I didn’t say that James and Gary didn’t make money. I said that what they do drives their income. You claim that your income drives what you write. I also know that Joe is trying to find a viable income stream, but he still writes about a variety of wines and wine region. He hasn’t said that he won’t right about a region unless someone pays him. I hate to break it to you, but more people write about wine without income models than those that do. Serious wine writing is in the eye of the beholder.

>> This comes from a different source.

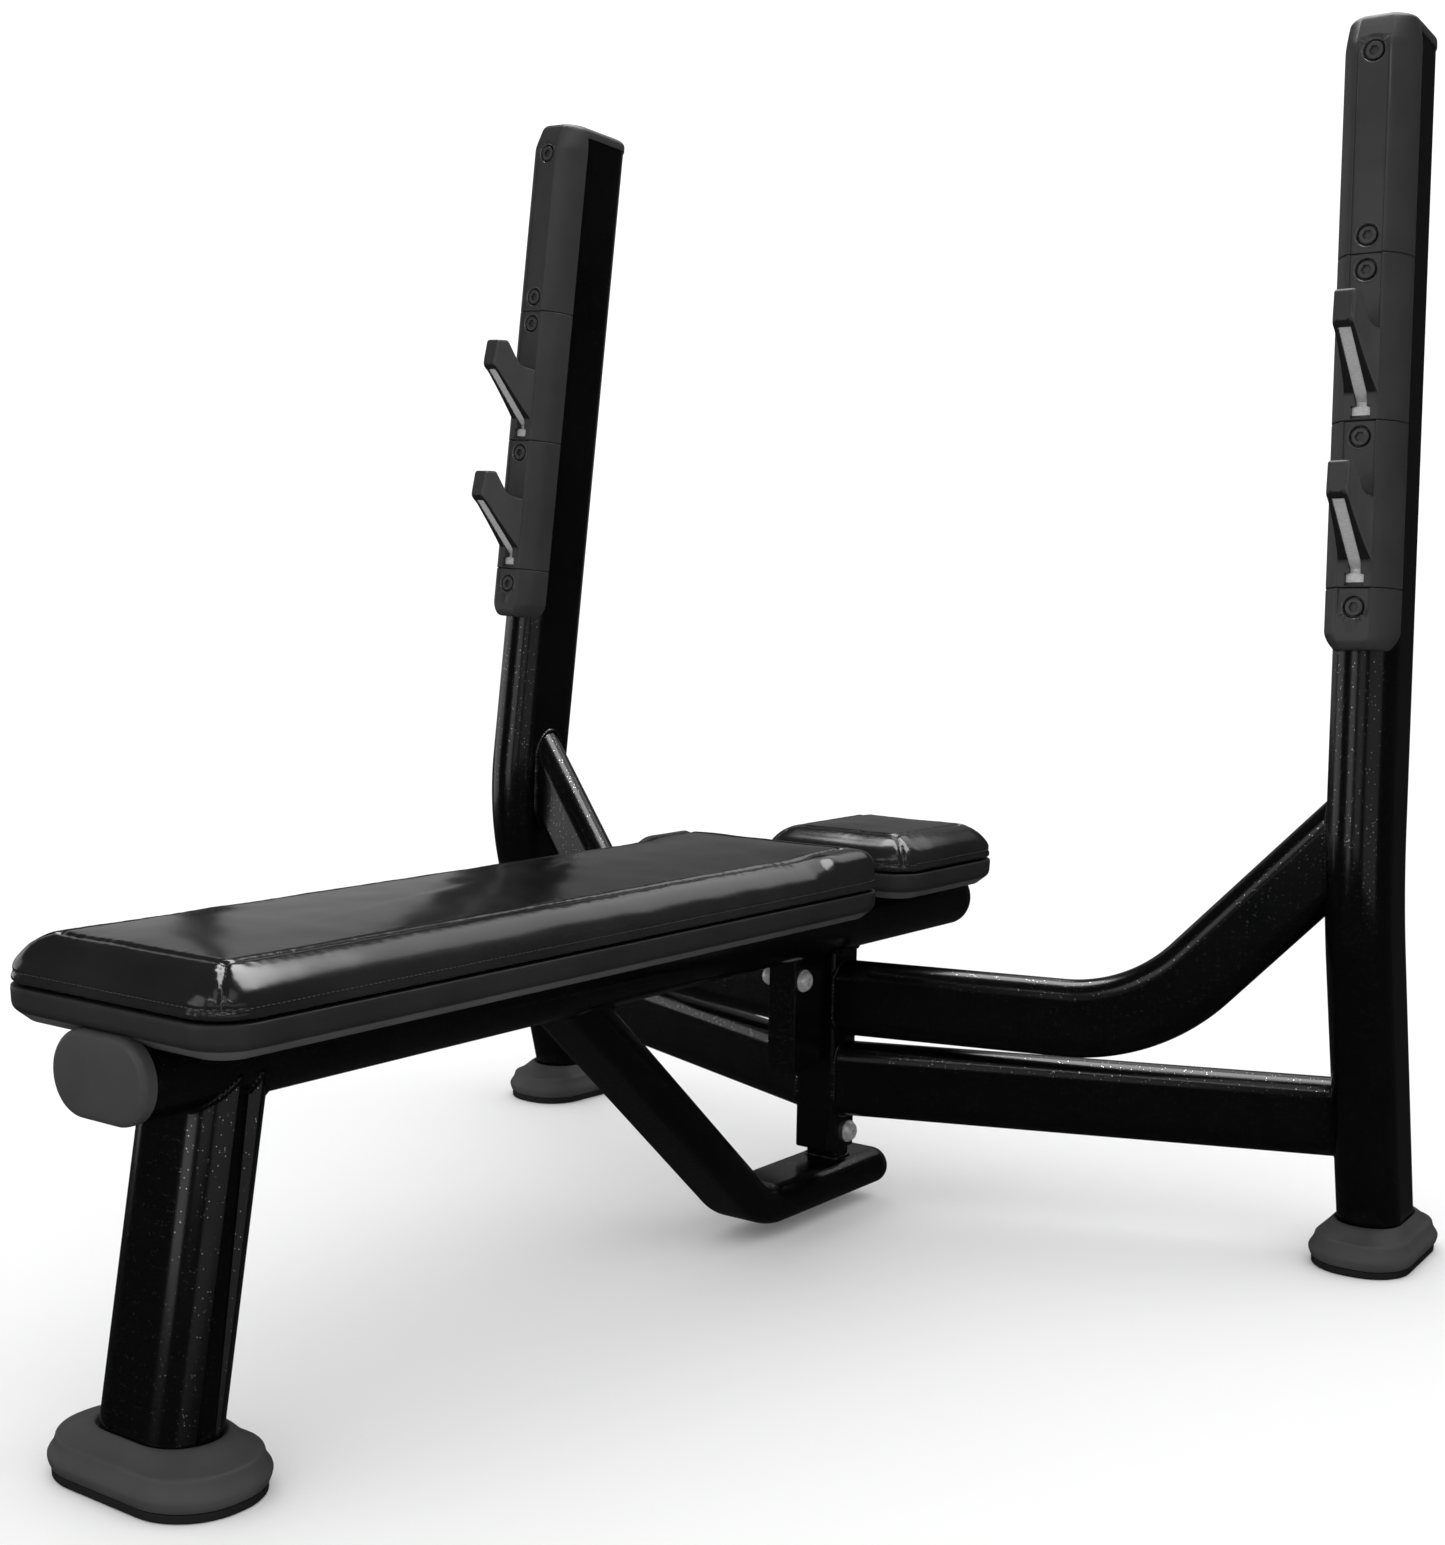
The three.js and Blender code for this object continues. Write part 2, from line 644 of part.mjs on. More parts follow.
// A socket-head screw along Y, head towards the lifter.
function coverScrew() {
  const { head, headHeight, shank, pocketFloor, end } = SCREW;
  const seat = -pocketFloor + GAP;
  const body = revolve(
    [
      [0, -end], [shank, -end], [shank, seat], [head, seat], [head, seat + headHeight - 1],
      [head - 1, seat + headHeight], [0, seat + headHeight],
    ],
    HOLE_SIDES,
  );
  const socket = new THREE.CylinderGeometry(SCREW.socket, SCREW.socket, 7, HEX_SIDES);
  return cut(body, socket.translate(0, seat + headHeight, 0)).rotateX(Math.PI);
}

// ---------------------------------------------------------------- arms
// An arm stands in a vertical plane through the column and is cut to fit the column and its post.
function arm(side, angle, runs, radius, postEnvelope) {
  const along = V(side * Math.cos(angle), Math.sin(angle), 0);
  const across = V(-Math.sin(angle), side * Math.cos(angle), 0);
  const corners = runs.map(([run, z]) => V(0, ARM.rootY, z).addScaledVector(along, run));
  const whole = tube(ARM.thick, ARM.tall, corners, radius, across);
  return largestBody(cut(whole, columnSolid(GAP, 0, COLUMN.top), postEnvelope));
}

// ---------------------------------------------------------------- both sides of the rack
const armStart = 13;
const armEnd = 600;
const upperArmTop = UPPER_ARM.z + (armEnd - UPPER_ARM.bendAt) * Math.tan(UPPER_ARM.rise);
const lowerArmRuns = [[armStart, LOWER_ARM.z], [armEnd, LOWER_ARM.z]];
const upperArmRuns = [
  [armStart, UPPER_ARM.z], [UPPER_ARM.bendAt, UPPER_ARM.z], [armEnd, upperArmTop],
];

for (const side of [1, -1]) {
  const hand = side > 0 ? "right" : "left";
  const frame = postFrame(side);
  const sideways = V(1, 0, 0).transformDirection(frame.matrixWorld);
  const corners = postCorners(side, frame);
  const envelope = bar(POST.width, POST.depth, corners, POST.bendRadius, GAP, 0, sideways);
  const holes = Object.values(SCREW_HEIGHT).map((height) => screwHole(height, frame));
  const post = tube(POST.width, POST.depth, corners, POST.bendRadius, sideways);
  add("upright_" + hand, cut(post, belowFloorLine, ...holes), BLACK_PAINT);

  const boot = [side * POST_BOOT.x, POST_BOOT.y, side * TOE_IN];
  add("boot_" + hand, bootShell(POST_BOOT, ...boot, envelope), GREY_RUBBER);
  add("base_pad_" + hand, basePad(POST_BOOT, ...boot), BLACK_RUBBER);

  add("lower_arm_" + hand, arm(side, LOWER_ARM.angle, lowerArmRuns, 0, envelope), BLACK_PAINT);
  const upper = arm(side, UPPER_ARM.angle, upperArmRuns, UPPER_ARM.bendRadius, envelope);
  add("upper_arm_" + hand, upper, BLACK_PAINT);

  bench.add(frame);
  add("top_cover_" + hand, topCover(), GREY_COVER, frame);
  add("bottom_cover_" + hand, bottomCover(), GREY_COVER, frame);
  for (const level of ["upper", "lower"]) {
    const bottom = SEAM.lowerHook + (level === "upper" ? SEAM.hookLength : 0);
    const cover = hookCover(bottom, SCREW_HEIGHT[level + "Hook"]);
    add(`${level}_hook_cover_${hand}`, cover, GREY_COVER, frame);
    add(`${level}_hook_plate_${hand}`, hookPlate(), STRIP_STEEL, frame).position.z = bottom;
  }
  Object.values(SCREW_HEIGHT).forEach((height, i) => {
    add(`cover_screw_${hand}_${i + 1}`, coverScrew(), BLACK_STEEL, frame).position.z = height;
  });
}

// ---------------------------------------------------------------- pads
function padRing(pad, inset, z) {
  const corner = Math.max(40 - inset, 12);
  return {
    points: roundedBox(2 * (pad.half - inset), pad.rear - pad.front - 2 * inset, corner),
    y: (pad.front + pad.rear) / 2,
    z,
  };
}

function cushion(pad) {
  const drop = (depth) => pad.top - depth;
  return loft([
    padRing(pad, 2, PAD_SHELL_Z.top + GAP),
    padRing(pad, 0, pad.seam - 4),
    padRing(pad, 0, pad.seam + 3),
    padRing(pad, 5, drop(22)),
    padRing(pad, 14, drop(11)),
    padRing(pad, 26, drop(3)),
    padRing(pad, 45, drop(0)),
  ]);
}

// The moulded shell under a cushion saddles the beam.
function padShell(pad, holes) {
  const shell = loft([
    padRing(pad, 16, PAD_SHELL_Z.bottom),
    padRing(pad, 5, PAD_SHELL_Z.bottom + 10),
    padRing(pad, 3, PAD_SHELL_Z.top),
  ]);
  return cut(shell, beamBar(GAP + CAP_PROUD), ...holes);
}

// A hexagon-head bolt that comes up through the beam into a pad's shell.
function padBolt() {
  const headTop = BEAM.z - BEAM.height / 2 - GAP;
  const { head, headHeight, shank, top } = PAD_BOLT;
  const hexagon = new THREE.CylinderGeometry(head, head, headHeight, HEX_SIDES).rotateX(Math.PI / 2);
  const length = top - headTop + 1; // the shank starts inside the head
  const stem = new THREE.CylinderGeometry(shank, shank, length, HOLE_SIDES).rotateX(Math.PI / 2);
  return join(
    hexagon.translate(0, 0, headTop - headHeight / 2),
    stem.translate(0, 0, top - length / 2),
  );
}

for (const [name, pad] of Object.entries({ back: BACK_PAD, head: HEAD_PAD })) {
  add(name + "_pad", cushion(pad), VINYL);
  add(name + "_pad_shell", padShell(pad, boltHoles), PAD_SHELL);
  padBoltYs[name].forEach((y, i) => {
    add(`${name}_pad_bolt_${i + 1}`, padBolt(), ZINC).position.y = y;
  });
}

// ---------------------------------------------------------------- origin under the middle
const extent = new THREE.Box3().setFromObject(bench, true);
bench.position.y = -(extent.min.y + extent.max.y) / 2;

export default bench;
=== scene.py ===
"""Olympic bench press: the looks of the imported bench, in metres, in the bench's own frame."""

import json
from math import atan, cos, dist, hypot, pi, radians, sin, sqrt, tan
from types import SimpleNamespace as Sizes

import bmesh
import bpy
import numpy as np
from mathutils import Matrix, Vector, noise
from mathutils.bvhtree import BVHTree
from mathutils.kdtree import KDTree


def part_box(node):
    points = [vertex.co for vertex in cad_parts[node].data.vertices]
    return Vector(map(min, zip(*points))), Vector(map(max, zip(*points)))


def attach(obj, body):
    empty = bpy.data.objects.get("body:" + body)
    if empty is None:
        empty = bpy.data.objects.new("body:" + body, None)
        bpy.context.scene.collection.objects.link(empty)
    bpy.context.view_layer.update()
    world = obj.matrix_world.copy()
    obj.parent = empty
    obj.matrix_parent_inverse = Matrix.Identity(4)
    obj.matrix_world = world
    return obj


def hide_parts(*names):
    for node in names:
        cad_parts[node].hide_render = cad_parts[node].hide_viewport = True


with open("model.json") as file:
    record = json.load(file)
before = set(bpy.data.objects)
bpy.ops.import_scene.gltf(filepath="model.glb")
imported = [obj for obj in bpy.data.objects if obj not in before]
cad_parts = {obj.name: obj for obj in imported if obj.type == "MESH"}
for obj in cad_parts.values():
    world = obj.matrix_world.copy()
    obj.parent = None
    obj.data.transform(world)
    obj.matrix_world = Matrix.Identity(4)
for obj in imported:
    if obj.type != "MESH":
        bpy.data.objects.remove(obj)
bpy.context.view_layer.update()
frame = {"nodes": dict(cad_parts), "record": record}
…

I know that you were here a few years ago and I’ve heard stories about your visit. I’m not one to gossip, so I won’t. I’m glad that you enjoyed the fruit wines, and yes the wines are improving every year. In fact, the last two years we say Doug Frost, MS, MW award two Jefferson Cups to CO wineries. I will try to find some wineries that are willing to send you bottles to review so you can see for yourself.
I’m not trying to be rude or cut you down by arguing with you. I enjoy reading your blog and enjoy your willingness to be involved with your readers. Cheers!
Hey Colorado,
I’m going to be in CO in May. I’ve never tasted any CO wines. Where would you suggest I go to taste the bounty that is CO?
Jon – Depends on where you are going to be. Send me an email at coloradowinepress at gmail dot com or leave a comment on my site. I don’t want to completely hijack Steve’s site… 😉
“while a blend such as The Matriarch might reflect the winemaker’s “craftsmanship” to a very high degree, it could never “break through” mere craftsmanship to “hit the pinnacle” of Grand Cru status.”
Steve, I dont’ see much about this statement that is powerful. Seems to me they are merely saying that a blend can’t represent a place, either to the greatest effect or any effect. This pretty much goes without saying.
However, it is absolutely true that a blended wine (one made with grapes from different places) can absolutely be a better wine than even a great wine from a single source.